## Start Entries provided

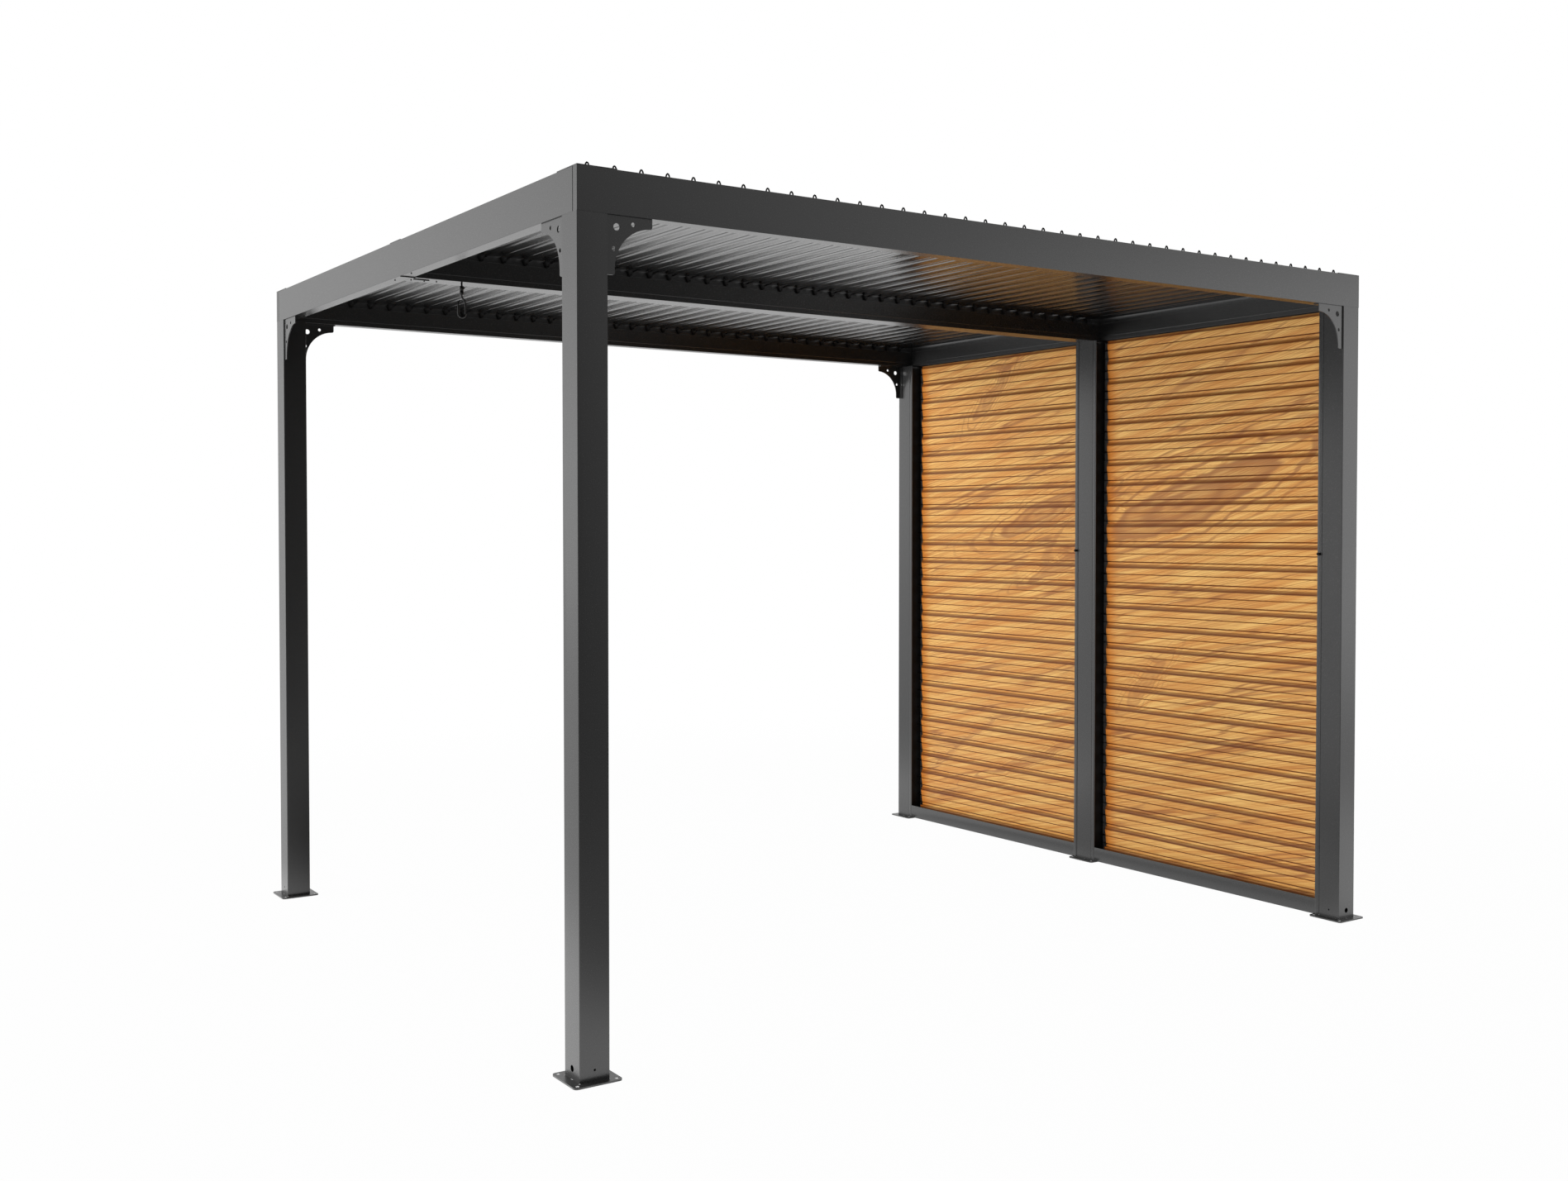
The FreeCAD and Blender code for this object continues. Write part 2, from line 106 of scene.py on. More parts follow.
# The same paint over cut steel sheet, a little rougher and more uneven
plateCoat = coating("powder_coat_on_steel_plate", {
    "dark": "#262626", "light": "#2e2e2e", "rough": 0.33, "ior": 1.60, "bump": 0.20,
    "grainSize": 0.0030, "cloudSize": 0.08})
# Moulded polyamide of hooks, pins, seals and knobs: matt black, with the fine texture of the mould
blackPlastic = coating("moulded_black_polyamide", {
    "dark": "#0c0c0c", "light": "#111111", "rough": 0.55, "ior": 1.30, "bump": 0.30,
    "grainSize": 0.0020, "cloudSize": 0.02})
# Dip-coated steel wire of the crank: smooth black lacquer with a thin light rim
blackSteel = coating("black_dip_coated_steel", {
    "dark": "#070707", "light": "#0b0b0b", "rough": 0.24, "ior": 1.42, "bump": 0.10,
    "grainSize": 0.0015, "cloudSize": 0.02})
# Dense nylon bristle of a brush seal: pale grey and dull
sealFibre = coating("grey_nylon_brush_seal", {
    "dark": "#8e9193", "light": "#a2a5a7", "rough": 0.55, "ior": 1.40, "bump": 0.30,
    "grainSize": 0.0020, "cloudSize": 0.05})


def zincPaintedBright(name, settings):
    material, tree, output = newMaterial(name)
    spot = addNode(tree, "TexCoord").outputs["Object"]
    brushed = addNode(tree, "TexNoise", {"Scale": 1 / settings["brushSize"], "Detail": 2.0},
                      {"Vector": spot}).outputs["Fac"]
    metal = addNode(tree, "Mix", {"A": linearColour(settings["dark"]), "B": linearColour(settings["light"])},
                    {"Factor": brushed}, data_type="RGBA").outputs[2]
    shader = addNode(tree, "BsdfPrincipled", {"Metallic": settings["metallic"], "Roughness": settings["rough"]},
                     {"Base Color": metal})
    tree.links.new(shader.outputs[0], output.inputs[0])
    return material


# Zinc-plated steel on the walls of the drilled holes, lightly brushed, and painted pale and bright to stand in for the
# light that shows in the holes. The marks are 0.1 mm wide on real steel, drawn 2.5 mm wide to show in the render
zincWallsPaintedLight = zincPaintedBright("zinc_steel_painted_light", {
    "dark": "#dcdcdc", "light": "#f0f0f0", "metallic": 0.6, "rough": 0.4, "brushSize": 0.0025})

# Wood-effect coating: an oak grain printed and baked into the coating, one picture over all the blades of a bay.
# It gives satin boards with fine brown streaks, and dark flames that run on from blade to blade
woodLook = {
    "light": "#edc073", "mid": "#d99f57", "streak": "#ab6530", "vein": "#8a5634", "figure": "#9a673e",
    # the last colour, shade, is painted shade for the stepped edges and grooves
    "endTint": "#bb6a20", "shade": "#5c2a0a",
    "rough": 0.46, "roughSpread": 0.07, "ior": 1.42, "bump": {"Strength": 0.15, "Distance": 0.0002},
    "slopeDeg": 12.0,            # grain climbs towards the front post
    # of each grain: waves a metre along and across the print, detail, and roughness of the noise
    "broadGrain": ((1.5, 26.0, 1.0), 2.0, 0.55),         # streaks 35 mm wide
    "narrowGrain": ((3.0, 260.0, 1.0), 3.0, 0.65),       # streaks 4 mm wide
    "veinGrain": ((0.8, 15.0, 1.0), 2.5, 0.55),          # veins follow the contours of this one
    "gateGrain": ((1.3, 5.0, 1.0), 1.0, 0.55),           # where veins show
    "raggedGrain": ((3.0, 45.0, 1.0), 3.0, 0.55),        # frays the rims of the flames
    "lineGrain": ((0.0, 3.0, 330.0), 2.0, 0.5),          # print lines along the blades, 3 mm apart
    "broadRange": {"From Min": 0.34, "From Max": 0.66},
    "narrowRange": {"From Min": 0.38, "From Max": 0.66},
    "veinRange": {"From Min": 0.030, "From Max": 0.0, "To Max": 0.75},
    "gateRange": {"From Min": 0.40, "From Max": 0.62},
    "lineRange": {"From Min": 0.46, "From Max": 0.72, "To Max": 0.50},
    "narrowShare": 0.66, "figureShare": 0.88, "raggedShare": 0.22,
    # the print wanders by up to half of this along Y and Z, and bends the grain a little
    "wanderScale": 2.2, "wander": (0.0, 0.24, 0.10), "bendScale": 1.3, "bend": 0.06, "hillShare": 0.9,
    # centre along Y and Z, half length, half width, tilt and darkness of each flame in the grain
    "flames": [
        (-0.549, 1.640, 0.490, 0.092, 18.0, 1.0),
        (0.350, 1.585, 0.290, 0.052, 17.0, 0.95),
        (0.450, 1.520, 0.330, 0.012, 9.0, 0.7),
        (0.230, 1.335, 0.210, 0.030, 18.0, 0.8),
        (0.380, 0.420, 0.330, 0.024, 20.0, 0.7),
        (0.700, 2.200, 0.180, 0.034, 42.0, 0.7),
        (-0.330, 0.840, 0.150, 0.034, 42.0, 0.5),
        (0.820, 0.490, 0.260, 0.012, 28.0, 0.6),
        (-0.700, 2.200, 0.420, 0.010, 20.0, 0.6),
    ],
    # ranges of a flame, in half widths from its middle; it is so deep along X that every blade cuts it alike
    "flameDepth": 1000.0, "bellRange": {"From Min": 2.5, "From Max": 0.4},
    "rimRange": {"From Min": 1.20, "From Max": 1.08}, "ringRange": {"From Min": 3.2, "From Max": 1.0},
    # rings: radians in a half width, strength, and which part of a wave is a line or a band
    "ringTurns": 13.46, "ringShare": 0.95, "ringLine": {"From Min": 0.55, "From Max": 0.95},
    "bandRange": {"From Min": -1.0, "From Max": 1.0, "To Min": 0.50},
    # ends of the two panels along Y, where the print is deeper over the last 90 mm
    "panelEnds": [-0.0795, 1.2615], "endReach": 0.090, "endShare": 0.85, "endPast": 0.01,
    # painted shade: the print is darkened in the stepped upper edge and in the two grooves of each blade, where shade
    # falls
    "topZ": 2.371, "pitch": 0.0921,
    "paintedShadeSteps": [(0.0, 0.55), (0.06, 0.78), (0.130, 0.98), (0.165, 0.15), (0.20, 0.0), (0.428, 0.0), (0.438, 0.95),
                   (0.470, 0.95), (0.480, 0.0), (0.820, 0.0), (0.832, 0.98), (0.872, 0.95), (0.888, 0.0), (0.945, 0.0),
                   (1.0, 0.55)],
}


def woodGrain(tree, place, grain):
    scales, detail, rough = grain
    place = addNode(tree, "VectorMath", {1: scales}, {0: place}, operation="MULTIPLY").outputs[0]
    return addNode(tree, "TexNoise", {"Scale": 1.0, "Detail": detail, "Roughness": rough},
                   {"Vector": place}).outputs["Fac"]


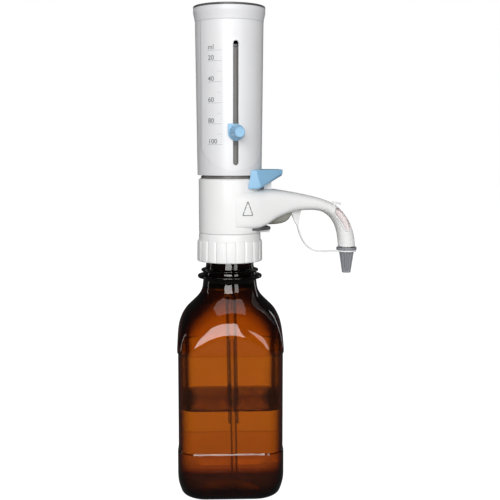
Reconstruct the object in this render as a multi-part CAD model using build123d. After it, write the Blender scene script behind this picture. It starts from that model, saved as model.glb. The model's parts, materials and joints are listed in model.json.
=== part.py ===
"""Bottle-top burette: a 100 ml piston dispenser screwed on a one litre square bottle.

Millimetres, +Z up. The origin is the middle of the bottle's base. The discharge arm
points along +X and the scale slot of the piston housing faces -Y.
"""

from build123d import *
from math import atan2, cos, degrees, hypot, radians, sin, tan
import os

os.makedirs("parts", exist_ok=True)

# Fits
sliding_gap = 0.3
seat_gap = 0.1

# Bottle
bottle_side = 89.0
bottle_corner = 16.0
bottle_wall = 3.2
bottle_floor = 5.0
bottle_heel = 14.0
bottle_yaw = -10.0
label_depth = 0.7
label_bottom = 42.5
label_top = 125.0
shoulder_height = 150.5
neck_radius = 22.7
neck_bottom = 182.5
pour_ring_radius = 27.4
pour_ring_height = 5.0
bead_radius = 24.4
bead_bottom = 190.0
bead_height = 1.5
finish_radius = 20.35
mouth_radius = 16.0
mouth_height = 215.5

# Screw thread between the bottle and the collar
thread_pitch = 4.0
thread_crest_radius = 22.1
thread_start = 199.5
thread_turns = 2.5
collar_thread_crest = 21.35
collar_thread_turns = 1.5
ridge_root = 2.2
ridge_crest = 0.8

# Washer, neck spigot and screw collar
washer_thickness = 1.5
spigot_radius = 15.2
spigot_bore = 12.0
spigot_drop = 9.0
spigot_flange_radius = 20.6
spigot_flange_height = 2.0
spigot_neck_radius = 18.2
spigot_rise = 4.0
collar_bore = 22.9
collar_radius = 27.85
collar_top_radius = 26.3
collar_skirt = 18.0
collar_top_band = 4.0
collar_ribs = 20
collar_rib_depth = 0.8
collar_notch_radius = 1.2

# Valve block
block_radius = 26.15
block_height = 45.8
block_bore = 20.4
block_deck = 7.4
lip_reach = 33.0
lip_half_width = 9.0
lip_thickness = 2.4
core_vent_radius = 1.2
core_throat = 5.0

# Filling side
fill_valve_radius = 7.6
fill_valve_height = 26.0
tube_guide_height = 7.0
fill_ball_radius = 3.2
fill_ball_lift = 1.5
fill_port_radius = 2.4
tube_lean = 0.95
fill_tube_radius = 4.6
fill_tube_bore = 3.1
fill_tube_bottom = 60.0
suction_tube_radius = 2.8
suction_tube_bore = 2.0
suction_tube_bottom = 9.6
suction_tube_top = 130.0
return_tube_radius = 1.5
return_tube_bore = 0.9
return_tube_bottom = 155.0
return_tube_offset = 7.5

# Discharge arm, tube and nozzle
spout_reach = 104.4
spout_height = 209.2
spout_radius = 7.55
tube_radius = 3.1
tube_bore = 2.1
window_wall = 1.0
window_depth = 8.2
discharge_tilt = 18.7
discharge_body_radius = 7.2
discharge_body_length = 22.5
discharge_ball_radius = 2.2
discharge_port_radius = 1.6
union_radius = 3.0
union_length = 15.4
spring_wire = 0.35
spring_turns = 6
nozzle_root_radius = 4.8
nozzle_neck_radius = 3.6
nozzle_tip_radius = 2.0
nozzle_bore = 1.2
nozzle_tip_height = 187.2
cap_top = 208.4
cap_bottom = 185.9
cap_flange_radius = 8.9
cap_flange_height = 2.4
cap_root_radius = 6.7
cap_tip_radius = 3.8
cap_flutes = 12
tether_ring_height = 1.6
tether_ring_width = 1.5
strap_radius = 0.75

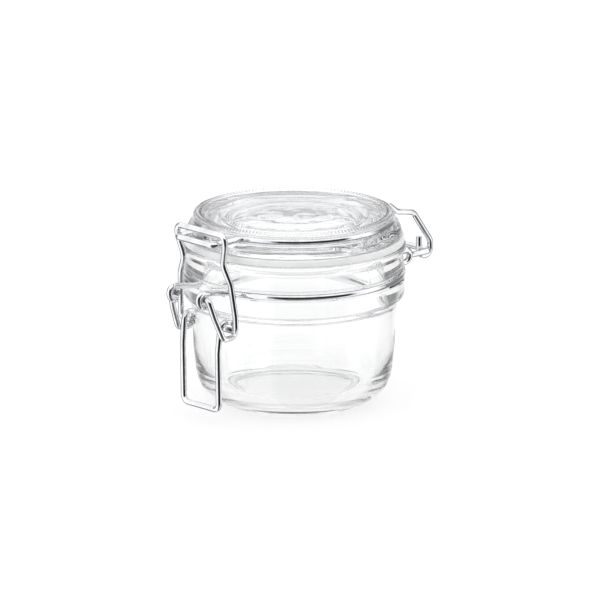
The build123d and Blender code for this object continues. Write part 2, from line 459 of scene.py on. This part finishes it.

## End Entries provided

Given request:
Within the material above, transcribe exactly the lines that run from the line holding "Reconstruct the object" through the line holding "mouth_height = 215.5".

Solution to this exercise:
Reconstruct the object in this render as a multi-part CAD model using build123d. After it, write the Blender scene script behind this picture. It starts from that model, saved as model.glb. The model's parts, materials and joints are listed in model.json.
=== part.py ===
"""Bottle-top burette: a 100 ml piston dispenser screwed on a one litre square bottle.

Millimetres, +Z up. The origin is the middle of the bottle's base. The discharge arm
points along +X and the scale slot of the piston housing faces -Y.
"""

from build123d import *
from math import atan2, cos, degrees, hypot, radians, sin, tan
import os

os.makedirs("parts", exist_ok=True)

# Fits
sliding_gap = 0.3
seat_gap = 0.1

# Bottle
bottle_side = 89.0
bottle_corner = 16.0
bottle_wall = 3.2
bottle_floor = 5.0
bottle_heel = 14.0
bottle_yaw = -10.0
label_depth = 0.7
label_bottom = 42.5
label_top = 125.0
shoulder_height = 150.5
neck_radius = 22.7
neck_bottom = 182.5
pour_ring_radius = 27.4
pour_ring_height = 5.0
bead_radius = 24.4
bead_bottom = 190.0
bead_height = 1.5
finish_radius = 20.35
mouth_radius = 16.0
mouth_height = 215.5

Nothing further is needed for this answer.